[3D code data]

▬▬▬▬▬▬

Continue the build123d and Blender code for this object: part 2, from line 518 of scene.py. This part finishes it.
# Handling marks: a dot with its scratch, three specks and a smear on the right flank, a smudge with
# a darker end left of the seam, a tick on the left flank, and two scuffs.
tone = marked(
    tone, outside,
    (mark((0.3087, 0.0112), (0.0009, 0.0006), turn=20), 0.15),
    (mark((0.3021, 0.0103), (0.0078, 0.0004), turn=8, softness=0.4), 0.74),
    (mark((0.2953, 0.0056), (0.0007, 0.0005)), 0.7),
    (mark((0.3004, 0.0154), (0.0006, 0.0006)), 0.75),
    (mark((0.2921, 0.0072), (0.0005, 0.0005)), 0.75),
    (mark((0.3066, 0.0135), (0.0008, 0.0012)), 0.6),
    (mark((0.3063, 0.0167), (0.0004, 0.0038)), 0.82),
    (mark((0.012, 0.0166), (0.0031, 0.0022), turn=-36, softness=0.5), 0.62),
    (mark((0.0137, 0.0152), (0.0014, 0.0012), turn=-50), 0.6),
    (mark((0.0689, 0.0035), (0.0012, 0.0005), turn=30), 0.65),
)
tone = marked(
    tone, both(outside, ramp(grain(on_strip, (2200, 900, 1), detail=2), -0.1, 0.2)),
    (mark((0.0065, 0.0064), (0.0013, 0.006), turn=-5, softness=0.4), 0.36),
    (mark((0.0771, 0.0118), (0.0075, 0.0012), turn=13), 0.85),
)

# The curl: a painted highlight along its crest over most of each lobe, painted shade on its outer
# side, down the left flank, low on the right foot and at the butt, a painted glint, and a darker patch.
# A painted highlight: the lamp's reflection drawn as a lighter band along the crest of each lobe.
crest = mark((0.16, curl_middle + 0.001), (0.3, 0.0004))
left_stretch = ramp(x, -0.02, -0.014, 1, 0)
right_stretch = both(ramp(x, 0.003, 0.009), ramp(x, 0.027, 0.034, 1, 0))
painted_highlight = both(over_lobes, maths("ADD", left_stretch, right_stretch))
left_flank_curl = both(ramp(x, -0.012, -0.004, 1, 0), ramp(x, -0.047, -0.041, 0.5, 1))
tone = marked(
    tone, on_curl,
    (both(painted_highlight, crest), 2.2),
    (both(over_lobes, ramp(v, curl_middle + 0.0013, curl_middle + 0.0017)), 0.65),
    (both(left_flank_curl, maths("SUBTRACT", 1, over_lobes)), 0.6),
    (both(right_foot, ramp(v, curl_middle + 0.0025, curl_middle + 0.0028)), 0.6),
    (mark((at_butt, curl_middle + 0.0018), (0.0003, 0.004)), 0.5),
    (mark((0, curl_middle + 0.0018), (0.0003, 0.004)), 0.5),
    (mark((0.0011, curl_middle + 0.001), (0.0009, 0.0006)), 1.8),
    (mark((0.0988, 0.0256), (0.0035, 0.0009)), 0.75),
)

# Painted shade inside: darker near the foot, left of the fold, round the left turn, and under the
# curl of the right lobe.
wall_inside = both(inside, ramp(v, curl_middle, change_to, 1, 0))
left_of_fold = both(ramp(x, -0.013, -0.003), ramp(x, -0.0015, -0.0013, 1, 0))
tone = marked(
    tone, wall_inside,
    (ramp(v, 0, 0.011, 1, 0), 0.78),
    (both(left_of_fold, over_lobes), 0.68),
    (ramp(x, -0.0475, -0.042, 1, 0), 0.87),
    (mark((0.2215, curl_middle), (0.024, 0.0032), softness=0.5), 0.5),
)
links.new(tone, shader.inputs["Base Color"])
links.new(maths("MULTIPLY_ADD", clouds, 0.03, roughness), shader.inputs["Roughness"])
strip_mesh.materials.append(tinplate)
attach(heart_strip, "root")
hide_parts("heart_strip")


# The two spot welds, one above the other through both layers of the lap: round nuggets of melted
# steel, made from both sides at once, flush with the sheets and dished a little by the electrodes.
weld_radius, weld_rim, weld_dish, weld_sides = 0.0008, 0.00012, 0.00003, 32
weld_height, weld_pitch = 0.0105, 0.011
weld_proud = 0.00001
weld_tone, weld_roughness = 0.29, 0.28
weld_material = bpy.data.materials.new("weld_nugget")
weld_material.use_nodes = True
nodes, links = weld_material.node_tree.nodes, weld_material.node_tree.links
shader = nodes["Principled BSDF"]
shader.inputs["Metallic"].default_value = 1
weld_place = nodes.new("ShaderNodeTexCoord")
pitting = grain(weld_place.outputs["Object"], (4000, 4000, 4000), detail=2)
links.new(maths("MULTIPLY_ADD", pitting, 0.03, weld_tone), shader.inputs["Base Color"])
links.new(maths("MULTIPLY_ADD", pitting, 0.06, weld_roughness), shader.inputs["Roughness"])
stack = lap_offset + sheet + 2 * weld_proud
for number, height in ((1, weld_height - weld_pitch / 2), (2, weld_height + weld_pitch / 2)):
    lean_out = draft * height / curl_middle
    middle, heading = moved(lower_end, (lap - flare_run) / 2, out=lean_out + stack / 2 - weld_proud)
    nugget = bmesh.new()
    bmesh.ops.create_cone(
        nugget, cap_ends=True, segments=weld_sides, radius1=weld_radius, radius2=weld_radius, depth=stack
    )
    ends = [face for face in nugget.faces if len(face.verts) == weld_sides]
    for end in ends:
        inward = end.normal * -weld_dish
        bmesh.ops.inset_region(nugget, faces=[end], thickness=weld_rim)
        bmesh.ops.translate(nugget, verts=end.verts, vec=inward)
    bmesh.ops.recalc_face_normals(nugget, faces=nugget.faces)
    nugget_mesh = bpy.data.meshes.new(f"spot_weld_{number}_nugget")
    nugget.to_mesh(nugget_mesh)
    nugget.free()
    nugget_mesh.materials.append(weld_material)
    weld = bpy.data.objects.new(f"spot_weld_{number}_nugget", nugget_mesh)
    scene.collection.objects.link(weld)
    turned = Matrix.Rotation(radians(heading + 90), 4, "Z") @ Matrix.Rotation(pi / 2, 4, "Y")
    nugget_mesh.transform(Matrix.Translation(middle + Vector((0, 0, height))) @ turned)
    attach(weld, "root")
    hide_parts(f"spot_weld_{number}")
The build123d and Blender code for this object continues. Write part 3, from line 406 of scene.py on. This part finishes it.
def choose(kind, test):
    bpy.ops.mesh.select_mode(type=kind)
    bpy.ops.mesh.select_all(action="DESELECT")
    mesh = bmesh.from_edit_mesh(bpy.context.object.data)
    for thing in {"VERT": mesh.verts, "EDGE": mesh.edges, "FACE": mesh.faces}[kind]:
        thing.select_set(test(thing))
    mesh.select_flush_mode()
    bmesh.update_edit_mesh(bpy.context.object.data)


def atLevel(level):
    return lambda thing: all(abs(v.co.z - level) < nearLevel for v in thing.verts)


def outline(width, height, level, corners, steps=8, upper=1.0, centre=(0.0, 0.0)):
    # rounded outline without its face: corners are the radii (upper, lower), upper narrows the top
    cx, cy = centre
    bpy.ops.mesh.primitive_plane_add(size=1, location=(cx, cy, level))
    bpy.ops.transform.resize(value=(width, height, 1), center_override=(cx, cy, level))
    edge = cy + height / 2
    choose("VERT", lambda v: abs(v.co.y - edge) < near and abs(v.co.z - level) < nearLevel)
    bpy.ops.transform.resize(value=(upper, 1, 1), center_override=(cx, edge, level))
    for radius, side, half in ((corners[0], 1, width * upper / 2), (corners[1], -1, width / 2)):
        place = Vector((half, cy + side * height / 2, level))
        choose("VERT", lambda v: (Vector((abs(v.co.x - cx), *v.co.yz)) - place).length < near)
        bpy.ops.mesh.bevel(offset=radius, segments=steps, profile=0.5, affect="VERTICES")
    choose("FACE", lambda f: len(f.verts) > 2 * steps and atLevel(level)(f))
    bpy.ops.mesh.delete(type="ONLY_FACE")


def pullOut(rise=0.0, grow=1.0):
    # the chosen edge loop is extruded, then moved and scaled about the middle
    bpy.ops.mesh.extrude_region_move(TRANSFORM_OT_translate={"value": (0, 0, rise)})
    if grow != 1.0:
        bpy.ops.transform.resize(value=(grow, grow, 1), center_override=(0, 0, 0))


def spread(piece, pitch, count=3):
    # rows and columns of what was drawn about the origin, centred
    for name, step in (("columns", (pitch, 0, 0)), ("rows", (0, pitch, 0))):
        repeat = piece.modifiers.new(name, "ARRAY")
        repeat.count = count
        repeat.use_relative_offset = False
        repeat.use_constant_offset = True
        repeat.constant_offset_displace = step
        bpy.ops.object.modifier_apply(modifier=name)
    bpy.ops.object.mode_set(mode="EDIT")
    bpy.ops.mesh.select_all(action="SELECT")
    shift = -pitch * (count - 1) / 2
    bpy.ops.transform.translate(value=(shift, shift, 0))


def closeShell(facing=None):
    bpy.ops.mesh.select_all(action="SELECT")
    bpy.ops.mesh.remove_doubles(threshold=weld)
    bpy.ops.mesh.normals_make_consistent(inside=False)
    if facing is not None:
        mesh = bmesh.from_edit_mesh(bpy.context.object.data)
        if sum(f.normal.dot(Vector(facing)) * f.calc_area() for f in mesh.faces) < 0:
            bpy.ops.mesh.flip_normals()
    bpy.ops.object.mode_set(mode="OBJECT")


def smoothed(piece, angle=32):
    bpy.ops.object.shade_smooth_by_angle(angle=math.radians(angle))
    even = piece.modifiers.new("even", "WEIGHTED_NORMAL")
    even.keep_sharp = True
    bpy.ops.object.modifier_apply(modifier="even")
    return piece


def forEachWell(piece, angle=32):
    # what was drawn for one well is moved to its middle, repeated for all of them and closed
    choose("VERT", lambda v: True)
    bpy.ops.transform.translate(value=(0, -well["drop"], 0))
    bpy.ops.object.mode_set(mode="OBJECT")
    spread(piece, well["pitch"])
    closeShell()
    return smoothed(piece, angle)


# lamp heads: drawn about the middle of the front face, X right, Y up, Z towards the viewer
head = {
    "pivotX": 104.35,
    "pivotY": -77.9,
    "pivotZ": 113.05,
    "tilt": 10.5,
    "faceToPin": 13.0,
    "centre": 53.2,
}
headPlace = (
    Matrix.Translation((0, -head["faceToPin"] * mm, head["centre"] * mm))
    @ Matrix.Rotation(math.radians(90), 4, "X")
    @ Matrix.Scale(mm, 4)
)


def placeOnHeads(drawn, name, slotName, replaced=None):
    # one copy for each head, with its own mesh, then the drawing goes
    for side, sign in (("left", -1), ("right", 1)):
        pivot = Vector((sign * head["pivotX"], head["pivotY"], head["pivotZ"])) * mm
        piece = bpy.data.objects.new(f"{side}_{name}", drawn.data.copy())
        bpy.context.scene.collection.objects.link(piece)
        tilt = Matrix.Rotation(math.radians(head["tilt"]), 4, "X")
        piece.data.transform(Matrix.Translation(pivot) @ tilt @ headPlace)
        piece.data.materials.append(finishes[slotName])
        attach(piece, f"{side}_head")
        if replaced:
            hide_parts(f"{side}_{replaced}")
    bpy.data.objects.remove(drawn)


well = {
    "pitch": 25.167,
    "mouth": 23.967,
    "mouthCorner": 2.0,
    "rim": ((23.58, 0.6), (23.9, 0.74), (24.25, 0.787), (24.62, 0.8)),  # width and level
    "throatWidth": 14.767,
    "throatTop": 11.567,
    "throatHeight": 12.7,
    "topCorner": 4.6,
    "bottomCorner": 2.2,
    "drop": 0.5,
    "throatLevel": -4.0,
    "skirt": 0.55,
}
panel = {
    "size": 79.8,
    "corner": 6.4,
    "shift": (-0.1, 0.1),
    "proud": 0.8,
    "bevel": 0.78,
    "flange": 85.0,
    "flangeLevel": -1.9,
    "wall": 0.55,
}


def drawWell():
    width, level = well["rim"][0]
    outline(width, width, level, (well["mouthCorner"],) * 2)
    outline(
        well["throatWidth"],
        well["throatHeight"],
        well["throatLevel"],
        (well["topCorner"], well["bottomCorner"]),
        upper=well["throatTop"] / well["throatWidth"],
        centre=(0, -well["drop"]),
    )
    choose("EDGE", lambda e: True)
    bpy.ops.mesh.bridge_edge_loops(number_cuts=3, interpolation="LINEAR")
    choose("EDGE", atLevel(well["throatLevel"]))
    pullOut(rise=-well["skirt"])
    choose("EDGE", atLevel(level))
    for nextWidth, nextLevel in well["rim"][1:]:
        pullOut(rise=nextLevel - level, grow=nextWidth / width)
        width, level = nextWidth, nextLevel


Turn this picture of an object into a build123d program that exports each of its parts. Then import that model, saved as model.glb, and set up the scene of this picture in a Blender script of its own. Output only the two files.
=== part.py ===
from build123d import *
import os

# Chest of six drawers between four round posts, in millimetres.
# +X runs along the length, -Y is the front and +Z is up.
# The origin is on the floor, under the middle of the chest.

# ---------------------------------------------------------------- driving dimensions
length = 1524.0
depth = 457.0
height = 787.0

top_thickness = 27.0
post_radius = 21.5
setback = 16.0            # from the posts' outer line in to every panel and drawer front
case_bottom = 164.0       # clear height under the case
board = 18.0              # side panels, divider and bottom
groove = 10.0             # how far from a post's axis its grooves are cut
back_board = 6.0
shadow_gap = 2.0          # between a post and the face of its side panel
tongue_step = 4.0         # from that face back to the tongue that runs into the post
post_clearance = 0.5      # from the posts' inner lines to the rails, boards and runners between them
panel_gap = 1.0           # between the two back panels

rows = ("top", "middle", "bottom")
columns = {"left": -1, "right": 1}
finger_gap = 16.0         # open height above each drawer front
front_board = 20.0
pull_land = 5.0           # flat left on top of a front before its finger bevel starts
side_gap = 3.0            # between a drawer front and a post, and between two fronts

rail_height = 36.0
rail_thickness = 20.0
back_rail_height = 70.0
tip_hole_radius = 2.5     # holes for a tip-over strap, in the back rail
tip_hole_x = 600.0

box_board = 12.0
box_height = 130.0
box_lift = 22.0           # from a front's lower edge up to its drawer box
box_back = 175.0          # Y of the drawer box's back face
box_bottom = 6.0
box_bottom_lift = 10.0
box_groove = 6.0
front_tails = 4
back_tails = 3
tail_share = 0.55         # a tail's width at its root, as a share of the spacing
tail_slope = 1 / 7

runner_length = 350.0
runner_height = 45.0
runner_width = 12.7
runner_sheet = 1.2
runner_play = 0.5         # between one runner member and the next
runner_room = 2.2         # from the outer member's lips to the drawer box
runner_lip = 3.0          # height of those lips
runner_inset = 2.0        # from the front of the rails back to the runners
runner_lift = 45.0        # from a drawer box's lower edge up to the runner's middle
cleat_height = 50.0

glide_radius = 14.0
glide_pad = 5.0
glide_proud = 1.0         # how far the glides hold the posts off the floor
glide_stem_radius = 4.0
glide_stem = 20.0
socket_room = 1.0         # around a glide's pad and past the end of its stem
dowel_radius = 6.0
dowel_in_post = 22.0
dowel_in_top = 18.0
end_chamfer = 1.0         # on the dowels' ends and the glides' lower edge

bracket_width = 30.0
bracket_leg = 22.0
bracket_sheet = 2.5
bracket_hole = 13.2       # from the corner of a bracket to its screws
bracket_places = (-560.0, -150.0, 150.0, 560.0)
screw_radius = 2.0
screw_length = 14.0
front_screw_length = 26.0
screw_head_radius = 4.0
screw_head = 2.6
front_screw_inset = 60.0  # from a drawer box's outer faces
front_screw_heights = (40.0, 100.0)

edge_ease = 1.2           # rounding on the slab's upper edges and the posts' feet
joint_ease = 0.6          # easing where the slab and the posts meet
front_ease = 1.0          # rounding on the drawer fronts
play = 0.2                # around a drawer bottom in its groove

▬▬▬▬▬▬

- [WHAT YOU NEED TO DO]: From the records above, retype only the lines starting at the line that contains "Turn this picture" and ending at the line that contains "height = 787.0", both included.

- [RESPONSE TO THE EXERCISE]:
Turn this picture of an object into a build123d program that exports each of its parts. Then import that model, saved as model.glb, and set up the scene of this picture in a Blender script of its own. Output only the two files.
=== part.py ===
from build123d import *
import os

# Chest of six drawers between four round posts, in millimetres.
# +X runs along the length, -Y is the front and +Z is up.
# The origin is on the floor, under the middle of the chest.

# ---------------------------------------------------------------- driving dimensions
length = 1524.0
depth = 457.0
height = 787.0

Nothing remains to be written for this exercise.